Compliance helps if it is a continuous process and if we believe in the security controls we have been forced to implement. If it is just a moment to pass the audit, this does not help. Like most security controls, compliance requires a periodic execution of set controls. Systems and applications are administered by humans, and humans make mistakes. Yet new vulnerabilities are discovered every day. What seems secure today may not be secure tomorrow. The only solution to this ever-changing landscape is the periodic execution of a strong set of controls.

How Much Should We Invest in Cybersecurity?

Usually, investment is based on the value of the business and the assets. Today, IoT adoption is creating a definite shift because the IoT provides threat actors with millions of devices — with no substantial revenue/cost impact — that they can use to launch an attack. Therefore, when we introduce a device into our network architecture, we must protect it and protect ourselves from it during the entire life cycle. This is something we should highly consider while building a secure ecosystem. The cybersecurity has an intrinsic value, but we should all work toward keeping a safe environment and improving security awareness, and we cannot assume that someone else will take care of it.

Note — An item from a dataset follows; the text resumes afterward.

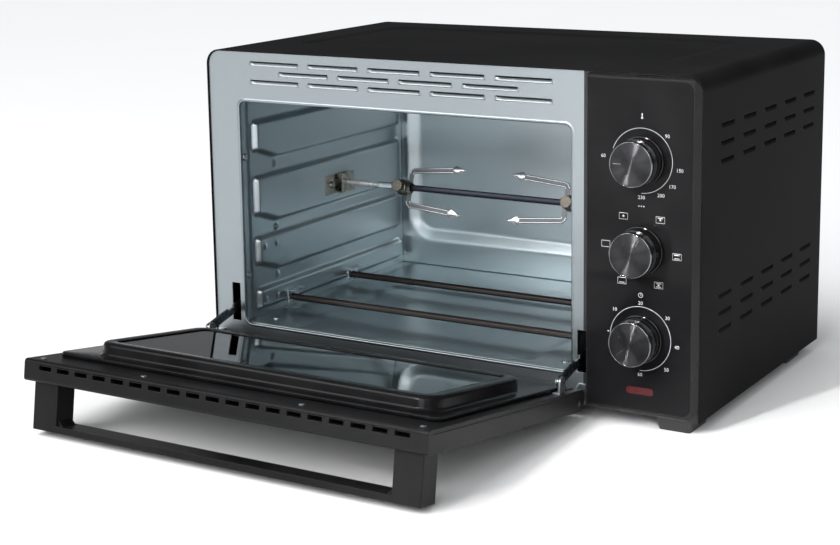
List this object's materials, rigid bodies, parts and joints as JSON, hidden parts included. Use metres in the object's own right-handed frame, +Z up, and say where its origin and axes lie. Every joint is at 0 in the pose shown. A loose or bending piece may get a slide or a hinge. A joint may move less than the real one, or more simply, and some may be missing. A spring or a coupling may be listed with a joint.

What Happens When You Are Breached?

Beyond the fines and penalties, the loss of customer trust is arguably the greatest damage that will result from a cyberattack. Customers do not really care about the money enterprises spend on security; all they care about is the fact that a company lost their data. The scariest thing is that today’s cybercriminals are real, advanced and persistent, so once they gain a foothold, they have access to your infrastructure and they will take every possible step to ensure they will continue to have access. Therefore, if you stop an attack, do not assume you are in the clear. You should always assume that attackers are inside your network, even if you have not yet discovered what they are after.